(Task statement) Quote exactly, and only, the lines from the one with "# Hook: one" down to the one with "imported = [obj", both included.

──────── Dataset excerpt ────────

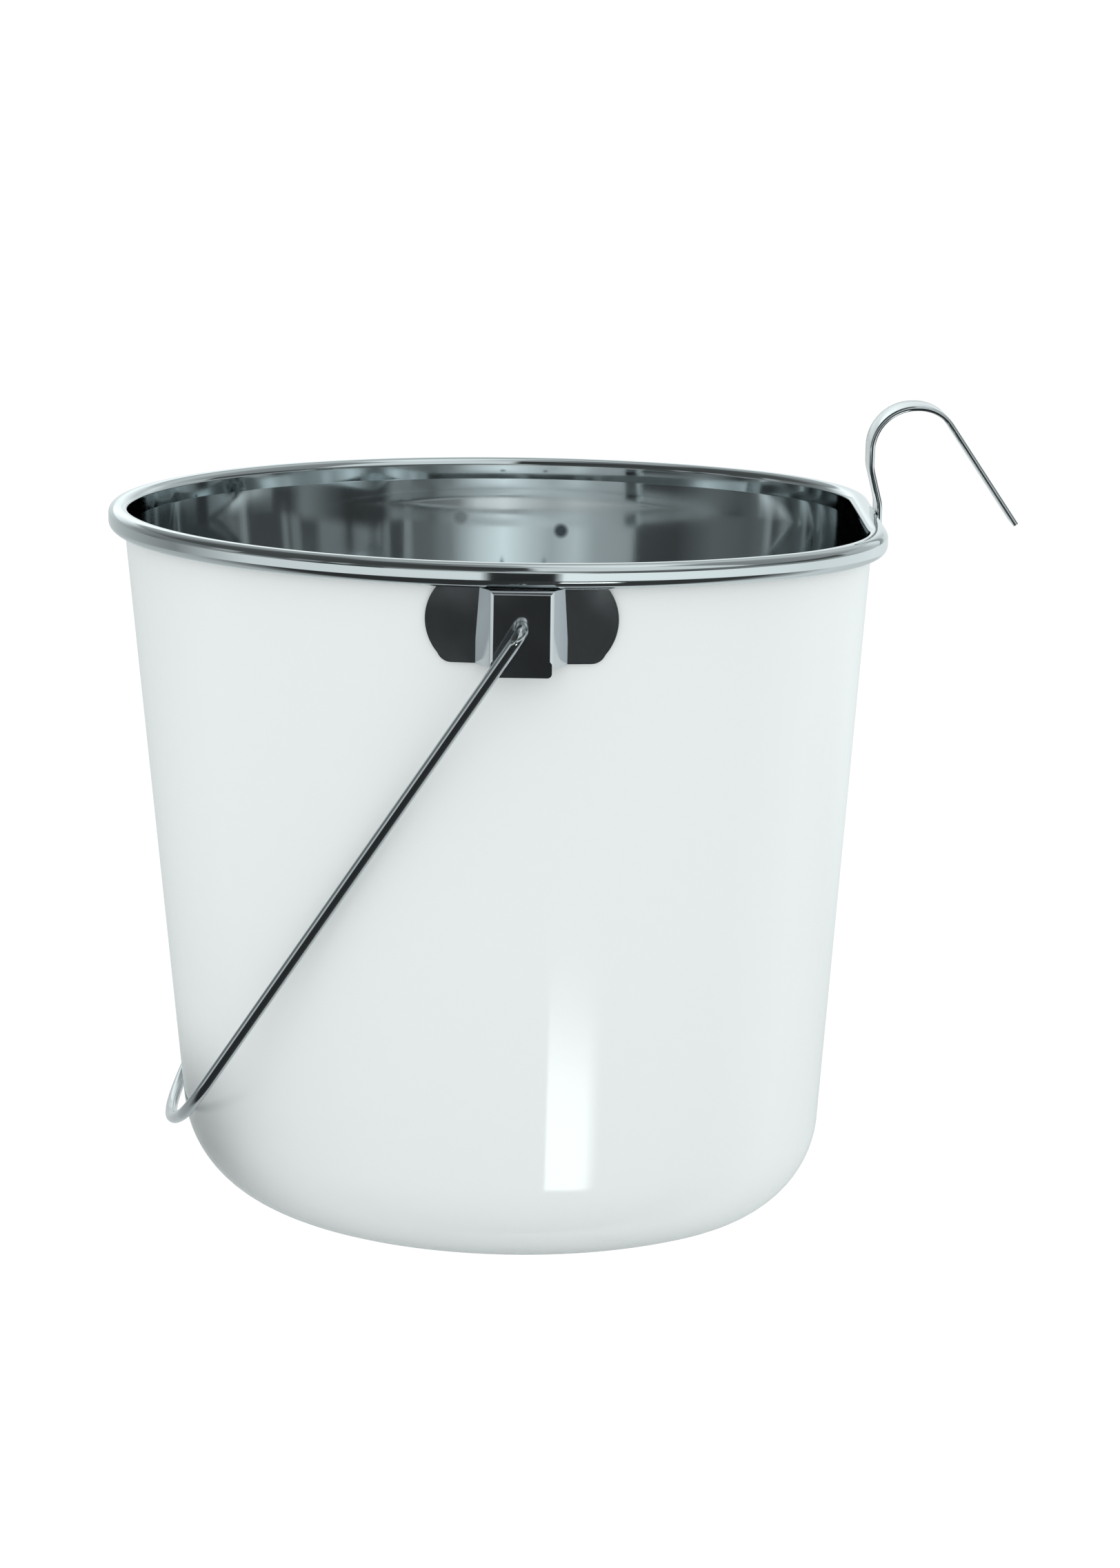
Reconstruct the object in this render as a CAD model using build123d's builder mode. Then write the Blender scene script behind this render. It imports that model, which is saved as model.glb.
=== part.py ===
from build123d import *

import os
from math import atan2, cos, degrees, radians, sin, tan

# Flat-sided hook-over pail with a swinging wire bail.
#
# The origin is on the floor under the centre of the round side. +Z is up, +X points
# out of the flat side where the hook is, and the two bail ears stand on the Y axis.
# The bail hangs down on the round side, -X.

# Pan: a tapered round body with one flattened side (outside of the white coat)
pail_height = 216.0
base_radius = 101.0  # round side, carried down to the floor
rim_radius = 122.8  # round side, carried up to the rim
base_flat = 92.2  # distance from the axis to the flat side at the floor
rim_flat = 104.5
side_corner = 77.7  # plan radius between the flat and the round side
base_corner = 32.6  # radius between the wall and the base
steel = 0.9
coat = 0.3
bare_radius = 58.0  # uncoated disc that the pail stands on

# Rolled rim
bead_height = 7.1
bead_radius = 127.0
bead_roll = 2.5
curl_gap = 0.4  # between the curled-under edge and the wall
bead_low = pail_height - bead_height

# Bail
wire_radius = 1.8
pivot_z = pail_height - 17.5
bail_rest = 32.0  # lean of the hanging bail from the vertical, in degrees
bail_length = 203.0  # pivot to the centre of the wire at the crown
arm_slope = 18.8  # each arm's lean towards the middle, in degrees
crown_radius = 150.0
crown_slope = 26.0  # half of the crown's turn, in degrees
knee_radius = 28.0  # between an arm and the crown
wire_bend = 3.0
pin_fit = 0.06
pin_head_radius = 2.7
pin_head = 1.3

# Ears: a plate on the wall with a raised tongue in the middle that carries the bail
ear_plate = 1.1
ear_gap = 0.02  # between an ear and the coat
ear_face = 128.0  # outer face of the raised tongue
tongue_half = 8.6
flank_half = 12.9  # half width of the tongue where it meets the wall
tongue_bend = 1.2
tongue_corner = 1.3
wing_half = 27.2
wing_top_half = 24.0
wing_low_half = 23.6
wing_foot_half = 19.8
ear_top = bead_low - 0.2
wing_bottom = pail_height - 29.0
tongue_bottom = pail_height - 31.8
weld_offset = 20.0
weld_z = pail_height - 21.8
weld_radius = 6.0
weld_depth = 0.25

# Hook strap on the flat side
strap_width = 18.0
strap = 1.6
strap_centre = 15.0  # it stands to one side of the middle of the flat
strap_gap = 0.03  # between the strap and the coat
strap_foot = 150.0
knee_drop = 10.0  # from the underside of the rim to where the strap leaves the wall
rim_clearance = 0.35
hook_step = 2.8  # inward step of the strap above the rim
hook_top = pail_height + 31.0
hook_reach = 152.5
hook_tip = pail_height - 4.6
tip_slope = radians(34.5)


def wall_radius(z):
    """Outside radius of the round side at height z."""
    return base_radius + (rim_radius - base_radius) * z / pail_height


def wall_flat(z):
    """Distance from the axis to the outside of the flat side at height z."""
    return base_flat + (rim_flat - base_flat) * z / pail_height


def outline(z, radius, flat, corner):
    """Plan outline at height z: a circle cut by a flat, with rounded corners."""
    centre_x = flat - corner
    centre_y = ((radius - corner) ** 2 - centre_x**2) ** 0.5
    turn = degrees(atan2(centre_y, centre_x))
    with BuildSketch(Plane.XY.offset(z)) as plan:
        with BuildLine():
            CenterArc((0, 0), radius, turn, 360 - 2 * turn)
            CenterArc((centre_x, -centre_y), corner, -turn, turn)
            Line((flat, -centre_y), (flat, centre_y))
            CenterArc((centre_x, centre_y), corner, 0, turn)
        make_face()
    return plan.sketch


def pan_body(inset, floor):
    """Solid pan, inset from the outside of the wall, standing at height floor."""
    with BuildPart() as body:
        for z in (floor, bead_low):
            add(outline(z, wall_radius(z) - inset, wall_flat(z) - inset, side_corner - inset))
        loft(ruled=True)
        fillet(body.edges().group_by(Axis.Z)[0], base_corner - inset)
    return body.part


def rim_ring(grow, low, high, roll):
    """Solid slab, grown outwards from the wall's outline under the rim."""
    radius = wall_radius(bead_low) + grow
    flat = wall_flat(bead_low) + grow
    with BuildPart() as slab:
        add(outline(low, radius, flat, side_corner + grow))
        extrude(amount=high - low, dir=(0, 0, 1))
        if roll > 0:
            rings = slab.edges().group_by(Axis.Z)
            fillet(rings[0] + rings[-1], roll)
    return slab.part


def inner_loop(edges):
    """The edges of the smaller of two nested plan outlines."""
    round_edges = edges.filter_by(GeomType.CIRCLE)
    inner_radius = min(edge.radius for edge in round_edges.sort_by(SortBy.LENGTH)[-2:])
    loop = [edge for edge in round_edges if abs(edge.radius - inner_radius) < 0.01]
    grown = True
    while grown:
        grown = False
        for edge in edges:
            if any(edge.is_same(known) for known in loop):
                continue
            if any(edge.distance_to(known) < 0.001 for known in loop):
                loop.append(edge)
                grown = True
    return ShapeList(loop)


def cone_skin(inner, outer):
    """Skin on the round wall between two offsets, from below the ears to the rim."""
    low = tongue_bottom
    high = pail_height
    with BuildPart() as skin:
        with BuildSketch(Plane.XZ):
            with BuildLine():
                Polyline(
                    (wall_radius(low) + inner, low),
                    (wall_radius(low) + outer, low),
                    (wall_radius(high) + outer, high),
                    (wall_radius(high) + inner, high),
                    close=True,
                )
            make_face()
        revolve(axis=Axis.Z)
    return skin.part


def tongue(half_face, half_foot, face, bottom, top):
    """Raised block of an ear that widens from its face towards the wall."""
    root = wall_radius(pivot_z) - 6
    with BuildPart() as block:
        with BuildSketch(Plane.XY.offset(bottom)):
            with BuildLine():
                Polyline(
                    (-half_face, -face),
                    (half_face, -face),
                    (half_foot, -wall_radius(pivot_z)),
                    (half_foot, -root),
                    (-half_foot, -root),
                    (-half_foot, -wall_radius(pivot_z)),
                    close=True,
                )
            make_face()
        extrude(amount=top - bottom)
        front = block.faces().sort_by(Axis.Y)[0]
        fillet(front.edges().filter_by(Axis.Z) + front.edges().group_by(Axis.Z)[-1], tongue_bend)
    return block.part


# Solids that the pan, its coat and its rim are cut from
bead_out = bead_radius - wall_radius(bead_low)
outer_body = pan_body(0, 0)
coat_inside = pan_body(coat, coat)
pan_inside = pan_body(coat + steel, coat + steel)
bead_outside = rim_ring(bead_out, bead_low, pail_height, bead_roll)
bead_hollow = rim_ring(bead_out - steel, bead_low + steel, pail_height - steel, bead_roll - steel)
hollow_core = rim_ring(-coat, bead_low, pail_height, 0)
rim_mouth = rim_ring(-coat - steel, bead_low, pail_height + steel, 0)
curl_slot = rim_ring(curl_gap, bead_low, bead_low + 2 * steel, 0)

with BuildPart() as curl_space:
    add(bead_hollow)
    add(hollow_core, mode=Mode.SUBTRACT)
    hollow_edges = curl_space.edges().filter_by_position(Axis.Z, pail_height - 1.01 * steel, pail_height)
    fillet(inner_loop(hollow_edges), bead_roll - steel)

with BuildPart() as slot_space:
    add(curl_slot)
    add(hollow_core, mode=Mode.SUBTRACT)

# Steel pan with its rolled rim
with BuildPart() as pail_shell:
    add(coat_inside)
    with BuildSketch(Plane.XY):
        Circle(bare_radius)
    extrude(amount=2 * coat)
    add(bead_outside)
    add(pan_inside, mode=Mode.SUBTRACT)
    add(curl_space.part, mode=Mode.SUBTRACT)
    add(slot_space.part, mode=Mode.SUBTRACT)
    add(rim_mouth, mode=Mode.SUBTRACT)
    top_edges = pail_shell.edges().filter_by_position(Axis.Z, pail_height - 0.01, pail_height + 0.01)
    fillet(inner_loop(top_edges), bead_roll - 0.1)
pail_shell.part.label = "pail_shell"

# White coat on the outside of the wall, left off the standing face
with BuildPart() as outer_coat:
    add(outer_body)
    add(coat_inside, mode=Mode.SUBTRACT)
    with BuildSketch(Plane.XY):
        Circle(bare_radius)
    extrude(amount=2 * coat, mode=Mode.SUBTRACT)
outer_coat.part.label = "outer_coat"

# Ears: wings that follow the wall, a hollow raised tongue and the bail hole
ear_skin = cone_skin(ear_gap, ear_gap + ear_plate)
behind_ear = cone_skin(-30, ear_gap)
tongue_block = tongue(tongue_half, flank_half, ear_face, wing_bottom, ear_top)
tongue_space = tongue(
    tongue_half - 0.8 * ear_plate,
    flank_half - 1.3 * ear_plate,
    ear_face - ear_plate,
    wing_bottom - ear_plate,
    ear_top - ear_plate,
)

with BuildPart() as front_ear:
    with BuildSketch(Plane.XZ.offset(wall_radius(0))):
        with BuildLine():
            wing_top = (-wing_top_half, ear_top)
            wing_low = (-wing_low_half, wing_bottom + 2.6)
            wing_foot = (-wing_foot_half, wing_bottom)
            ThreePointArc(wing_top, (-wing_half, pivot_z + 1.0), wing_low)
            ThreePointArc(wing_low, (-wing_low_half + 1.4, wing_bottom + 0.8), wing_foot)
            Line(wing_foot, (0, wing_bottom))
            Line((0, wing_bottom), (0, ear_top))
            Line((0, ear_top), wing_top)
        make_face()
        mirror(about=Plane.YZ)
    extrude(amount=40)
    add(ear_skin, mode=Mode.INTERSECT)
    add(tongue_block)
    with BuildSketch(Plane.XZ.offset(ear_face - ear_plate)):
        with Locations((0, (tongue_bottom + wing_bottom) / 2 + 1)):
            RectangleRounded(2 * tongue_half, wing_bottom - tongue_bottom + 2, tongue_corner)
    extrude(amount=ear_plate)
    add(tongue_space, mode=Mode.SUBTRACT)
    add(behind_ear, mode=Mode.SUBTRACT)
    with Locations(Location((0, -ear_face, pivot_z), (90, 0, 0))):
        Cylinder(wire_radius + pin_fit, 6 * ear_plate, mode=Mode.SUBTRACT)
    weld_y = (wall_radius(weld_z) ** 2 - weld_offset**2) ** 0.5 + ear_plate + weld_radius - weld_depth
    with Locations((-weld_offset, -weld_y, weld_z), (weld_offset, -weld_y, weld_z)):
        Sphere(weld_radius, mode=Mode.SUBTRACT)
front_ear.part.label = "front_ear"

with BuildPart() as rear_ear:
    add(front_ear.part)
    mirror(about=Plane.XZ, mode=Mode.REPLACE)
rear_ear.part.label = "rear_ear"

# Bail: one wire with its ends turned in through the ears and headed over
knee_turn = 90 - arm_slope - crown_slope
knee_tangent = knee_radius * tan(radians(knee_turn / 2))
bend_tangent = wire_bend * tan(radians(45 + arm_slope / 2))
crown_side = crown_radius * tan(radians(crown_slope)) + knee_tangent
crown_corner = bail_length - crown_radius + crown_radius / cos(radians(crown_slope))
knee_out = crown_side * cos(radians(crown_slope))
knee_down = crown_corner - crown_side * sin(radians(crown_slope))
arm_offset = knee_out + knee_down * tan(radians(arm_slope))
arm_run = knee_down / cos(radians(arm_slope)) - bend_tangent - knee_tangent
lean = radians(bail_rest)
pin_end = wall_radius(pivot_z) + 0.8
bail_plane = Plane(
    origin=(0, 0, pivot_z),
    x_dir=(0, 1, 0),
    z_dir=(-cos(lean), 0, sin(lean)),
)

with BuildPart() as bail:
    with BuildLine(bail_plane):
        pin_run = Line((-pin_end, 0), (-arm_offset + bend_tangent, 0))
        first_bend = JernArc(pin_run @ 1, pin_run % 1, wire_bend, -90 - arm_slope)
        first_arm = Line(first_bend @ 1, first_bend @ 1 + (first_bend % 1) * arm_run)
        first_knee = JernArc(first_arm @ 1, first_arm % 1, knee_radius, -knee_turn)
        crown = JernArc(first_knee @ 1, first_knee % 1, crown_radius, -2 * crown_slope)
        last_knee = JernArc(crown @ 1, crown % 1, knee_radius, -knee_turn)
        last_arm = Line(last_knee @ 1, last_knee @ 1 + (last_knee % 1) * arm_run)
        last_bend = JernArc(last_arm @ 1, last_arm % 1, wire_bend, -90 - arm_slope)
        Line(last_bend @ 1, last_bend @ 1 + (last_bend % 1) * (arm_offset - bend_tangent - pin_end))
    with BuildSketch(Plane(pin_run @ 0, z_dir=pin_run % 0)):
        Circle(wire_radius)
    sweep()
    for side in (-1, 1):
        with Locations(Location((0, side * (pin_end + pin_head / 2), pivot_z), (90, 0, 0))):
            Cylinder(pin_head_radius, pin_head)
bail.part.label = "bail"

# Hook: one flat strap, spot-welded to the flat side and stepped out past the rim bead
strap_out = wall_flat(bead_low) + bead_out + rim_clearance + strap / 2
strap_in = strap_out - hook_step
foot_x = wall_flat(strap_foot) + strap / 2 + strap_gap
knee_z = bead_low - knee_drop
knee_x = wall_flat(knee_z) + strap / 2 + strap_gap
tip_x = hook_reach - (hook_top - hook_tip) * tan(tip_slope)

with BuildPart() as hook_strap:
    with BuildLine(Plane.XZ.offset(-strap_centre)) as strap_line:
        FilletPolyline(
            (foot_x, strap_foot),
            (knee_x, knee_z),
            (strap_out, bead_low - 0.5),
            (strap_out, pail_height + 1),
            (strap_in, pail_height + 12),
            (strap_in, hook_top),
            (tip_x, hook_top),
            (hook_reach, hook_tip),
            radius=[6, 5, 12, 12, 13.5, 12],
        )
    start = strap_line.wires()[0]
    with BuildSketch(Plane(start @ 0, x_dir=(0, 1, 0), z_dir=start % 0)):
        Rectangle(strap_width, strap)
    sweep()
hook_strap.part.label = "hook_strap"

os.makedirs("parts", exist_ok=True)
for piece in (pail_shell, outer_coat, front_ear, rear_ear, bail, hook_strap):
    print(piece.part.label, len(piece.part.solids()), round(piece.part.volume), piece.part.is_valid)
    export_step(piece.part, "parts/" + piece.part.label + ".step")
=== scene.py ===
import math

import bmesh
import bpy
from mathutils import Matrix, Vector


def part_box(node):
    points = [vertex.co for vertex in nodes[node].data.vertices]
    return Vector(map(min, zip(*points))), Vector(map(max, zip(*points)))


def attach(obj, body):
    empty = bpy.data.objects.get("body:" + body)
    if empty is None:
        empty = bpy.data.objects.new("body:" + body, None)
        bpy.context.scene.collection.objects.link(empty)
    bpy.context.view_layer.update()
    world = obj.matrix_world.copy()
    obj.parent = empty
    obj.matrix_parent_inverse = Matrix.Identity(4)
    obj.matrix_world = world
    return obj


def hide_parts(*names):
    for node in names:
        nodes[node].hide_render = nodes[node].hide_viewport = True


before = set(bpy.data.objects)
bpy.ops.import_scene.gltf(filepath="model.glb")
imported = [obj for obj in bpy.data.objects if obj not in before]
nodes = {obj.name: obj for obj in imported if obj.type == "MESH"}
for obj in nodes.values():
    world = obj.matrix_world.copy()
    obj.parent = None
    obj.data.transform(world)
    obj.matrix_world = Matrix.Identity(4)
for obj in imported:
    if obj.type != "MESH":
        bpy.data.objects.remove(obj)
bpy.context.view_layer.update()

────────

(Full output)
# Hook: one flat strap, spot-welded to the flat side and stepped out past the rim bead
strap_out = wall_flat(bead_low) + bead_out + rim_clearance + strap / 2
strap_in = strap_out - hook_step
foot_x = wall_flat(strap_foot) + strap / 2 + strap_gap
knee_z = bead_low - knee_drop
knee_x = wall_flat(knee_z) + strap / 2 + strap_gap
tip_x = hook_reach - (hook_top - hook_tip) * tan(tip_slope)

with BuildPart() as hook_strap:
    with BuildLine(Plane.XZ.offset(-strap_centre)) as strap_line:
        FilletPolyline(
            (foot_x, strap_foot),
            (knee_x, knee_z),
            (strap_out, bead_low - 0.5),
            (strap_out, pail_height + 1),
            (strap_in, pail_height + 12),
            (strap_in, hook_top),
            (tip_x, hook_top),
            (hook_reach, hook_tip),
            radius=[6, 5, 12, 12, 13.5, 12],
        )
    start = strap_line.wires()[0]
    with BuildSketch(Plane(start @ 0, x_dir=(0, 1, 0), z_dir=start % 0)):
        Rectangle(strap_width, strap)
    sweep()
hook_strap.part.label = "hook_strap"

os.makedirs("parts", exist_ok=True)
for piece in (pail_shell, outer_coat, front_ear, rear_ear, bail, hook_strap):
    print(piece.part.label, len(piece.part.solids()), round(piece.part.volume), piece.part.is_valid)
    export_step(piece.part, "parts/" + piece.part.label + ".step")
=== scene.py ===
import math

import bmesh
import bpy
from mathutils import Matrix, Vector


def part_box(node):
    points = [vertex.co for vertex in nodes[node].data.vertices]
    return Vector(map(min, zip(*points))), Vector(map(max, zip(*points)))


def attach(obj, body):
    empty = bpy.data.objects.get("body:" + body)
    if empty is None:
        empty = bpy.data.objects.new("body:" + body, None)
        bpy.context.scene.collection.objects.link(empty)
    bpy.context.view_layer.update()
    world = obj.matrix_world.copy()
    obj.parent = empty
    obj.matrix_parent_inverse = Matrix.Identity(4)
    obj.matrix_world = world
    return obj


def hide_parts(*names):
    for node in names:
        nodes[node].hide_render = nodes[node].hide_viewport = True


before = set(bpy.data.objects)
bpy.ops.import_scene.gltf(filepath="model.glb")
imported = [obj for obj in bpy.data.objects if obj not in before]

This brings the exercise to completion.